Time Vindicated: Textual Essay

Martin Butler

Time Vindicated to Himself and to his Honours was first printed in a quarto probably intended for distribution at the time of performance. The quarto carries no details of printer, and no date other than that of the performance itself, ‘Twelfth night. 1622’. Since the masque was in fact deferred to 19 January, this suggests that it was printed sometime before Christmas 1622, when the performance was still expected to happen on 6 January. Only one copy survives, in the Pforzheimer collection at the Harry Ransom Center, University of Texas. It has never been bound, but is simply stabbed. This uniqueness of its survival suggests that the quarto’s circulation was very limited.

The quarto collates A-B4, C1; a deckle at the inner edge of C1 indicates that this must be a single leaf (Greg, 1939-59, 2.532 ). A1 is the title-page, with verso blank; the text occupies A2-C1v. The running title is ‘Time Vindicated.’ The quarto is printed without much care for its appearance. The compositors failed to find a format that did justice to Jonson’s complex text: they set the antimasque in roman, with speech headings in small capitals placed flush left, and the main masque in italic, with speech headings centred above the line, so that the text falls into two halves the designs of which are at odds with one another. The decision to set the SHs of the antimasque as a separate left-hand column (rather than above the text, or indented into the verse as in other masque quartos) is aesthetically unappealing, and it creates a problem with the justification of the verse since the long SH ‘EARES.’ runs into the verse margin. On some pages (A4v, B1v) this was corrected by ignoring the stop after ‘EARES’, but on other pages the intrusive stop creates a ragged left-hand edge to the spoken text. Some of the SHs are misspelled: we have ‘ERRES’, ‘EISE’ (A2), ‘EARSE’ (B1), and ‘HIPPOLTVS’ (B4v).
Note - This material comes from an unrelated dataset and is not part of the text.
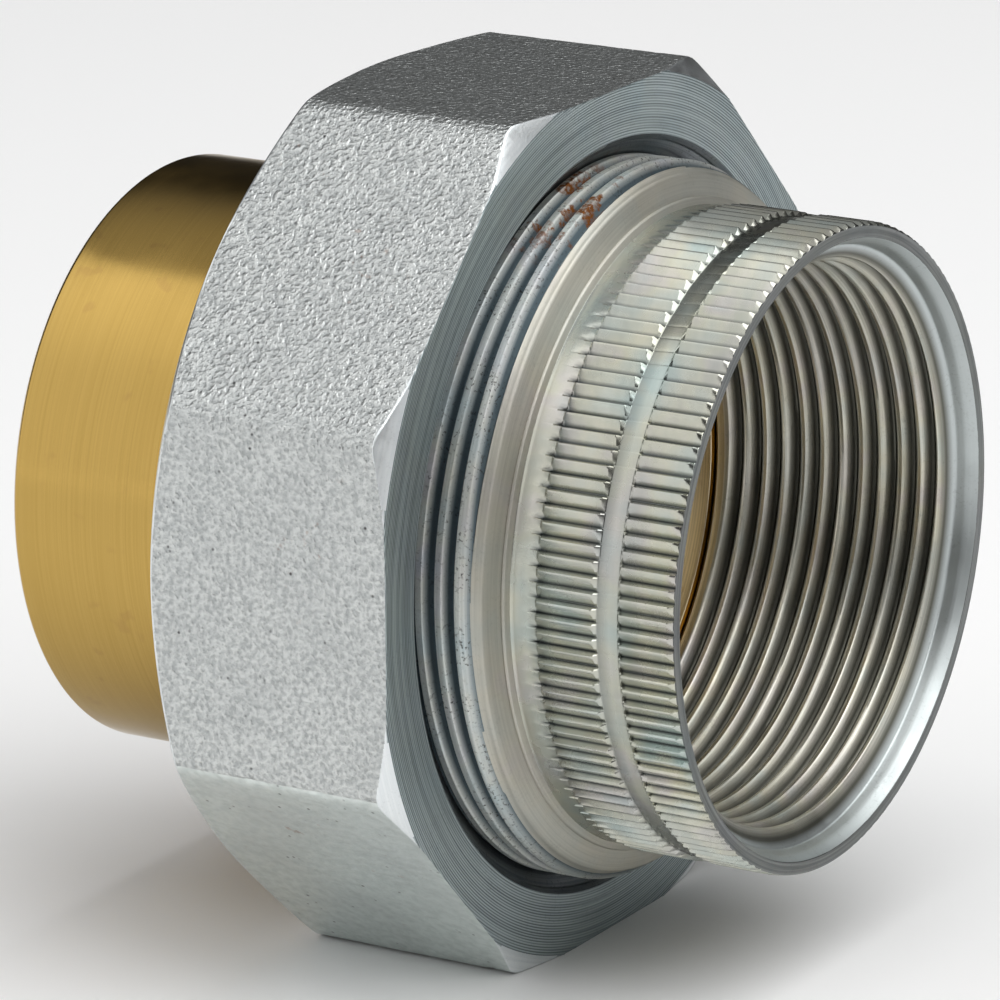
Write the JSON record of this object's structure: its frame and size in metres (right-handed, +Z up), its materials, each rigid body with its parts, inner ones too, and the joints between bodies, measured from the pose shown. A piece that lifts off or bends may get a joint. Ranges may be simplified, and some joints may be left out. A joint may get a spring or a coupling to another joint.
{
  "type": "pipe union",
  "caption": "Dielectric pipe union: an octagon nut joins a steel body with a tapered female pipe thread to a brass solder-cup tail, insulated by a sleeve and gasket.",
  "frame": {"origin": "middle of the closed union's bounding box, on the axis of the waterway", "axes": "+X along the waterway towards the threaded steel port, -X towards the brass solder cup, +Z up, square to an upper flat of the octagon nut; the opposite flat faces down and the part rests on it"},
  "size_m": [0.0774, 0.0874, 0.0874],
  "materials": {
    "zinc_steel_body": "zinc-plated turned steel with a faint yellow and blue-green chromate tint",
    "zinc_steel_nut": "zinc-plated forged steel, pebbled flats and finely turned faces",
    "brass": "satin turned brass",
    "sleeve_plastic": "moulded off-white plastic",
    "gasket_rubber": "black moulded rubber"
  },
  "bodies": {
    "female_half": {"steel_body": "zinc_steel_body", "gasket": "gasket_rubber"},
    "sleeve": {"insulating_sleeve": "sleeve_plastic"},
    "nut": {"union_nut": "zinc_steel_nut"},
    "tail": {"solder_tail": "brass"}
  },
  "joints": [
    {"name": "nut_travel", "type": "slide", "parent": "female_half", "child": "sleeve", "axis": [-1, 0, 0], "range_m": [0, 0.00994]},
    {"name": "nut_turn", "type": "hinge", "parent": "sleeve", "child": "nut", "pos_m": [0.0001, 0, 0], "axis": [-1, 0, 0], "range_deg": [0, 1620]},
    {"name": "tail_swivel", "type": "hinge", "parent": "sleeve", "child": "tail", "pos_m": [-0.02, 0, 0], "axis": [-1, 0, 0], "continuous": true}
  ],
  "couplings": [
    {"joint": "nut_travel", "follows": "nut_turn", "m_per_rad": 0.00035153}
  ]
}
There is also an inconsistency on B4v, where ‘CEPHALVS’ is set in small capitals instead of roman lower-case, as should have been used for the name of an off-stage character. Incorrect elisions occur at 105 (vtterd’), 125 (’o), and 232 (yon’d). The most radical error is the substitution of ‘Time’ for ‘Fame’ in line 3. Such lax presswork suggests that Jonson had nothing to do with the printing. He must have supplied the motto on the title-page, but he can hardly have corrected the proofs.

Patterns of distinctive type in the running title indicate that two skeletons were used in the presswork, even though this was a very small publication. On the inner formes, the ‘i’ which lacks its dot in ‘Time’ on A3v reappears on B2, and the distinctive ‘T’ of A4r reappears on B1v. On the outer formes, the hooked ‘T’ of A2v reappears on B4v (and was later transferred to C1v), the ‘T’ of A3 reappears on B1 and C1, and the broken ‘e’ in ‘Time’ on A4v recurs on B2v. Variations in spelling further suggest that two compositors were involved. There is a striking division between ‘doe’ and ‘do’, and between ‘EIES’ and ‘EYES’ in the SHs. There is also some variation between spaced and unspaced commas, though the pattern cannot be fully traced since it is affected by the different formats of couplet and blank verse. In general, the evidence is insufficiently extensive to allow us to divide compositorial shares confidently, but the impression is that this job was being pushed rapidly through the printing-house.

The quarto was probably set up from a manuscript in Jonson’s own hand, for several of his distinctive elisions appear. We have ‘he’is’ (15), ‘To’exhibite’ (27), ‘we’are’ (58), ‘To’haue’ (69), ‘you’world’ (sic, for ‘you’would’) (134), ‘I’am’ (277), and ‘they’haue’ (344). The elision is missing from ‘he hath’ at 324. The compositors also followed the distinctive treatment of stage directions at 260, 291, 304-5, 318-19, and 332-4, where the pauses and phrases such as ‘To the king’ are placed on either side as marginal notes. A particular feature of the quarto is the provisionality of the stage directions. The SD at 114 is vague about the identity of the antimasquers, and that at 216-17 is back to front, with the phrase about the Cat and the Fiddle tacked on in the wrong place. At 225-6, the direction is vague about the character of the scene, as is that at 256. It seems possible that Jonson was writing the text without fully knowing what Jones’s designs would look like (see notes to 45, 225). Some of the SDs are inconsistent. That at 225-6 identifies the Votaries with the Chorus, but the two are separate in the ensuing dialogue; at 260 Saturn and Venus ‘pass away’, but are still there in the dialogue fifteen lines later; and the pause at 332 is incorrectly placed at 335, where it interrupts both the action and the rhyme scheme of Cupid’s verse. These anomalies suggest that the stage business had not been completely worked out in the manuscript that Q was following. Perhaps Q was printed from Jonson’s foul papers, or from a transcript made before the masque was completed.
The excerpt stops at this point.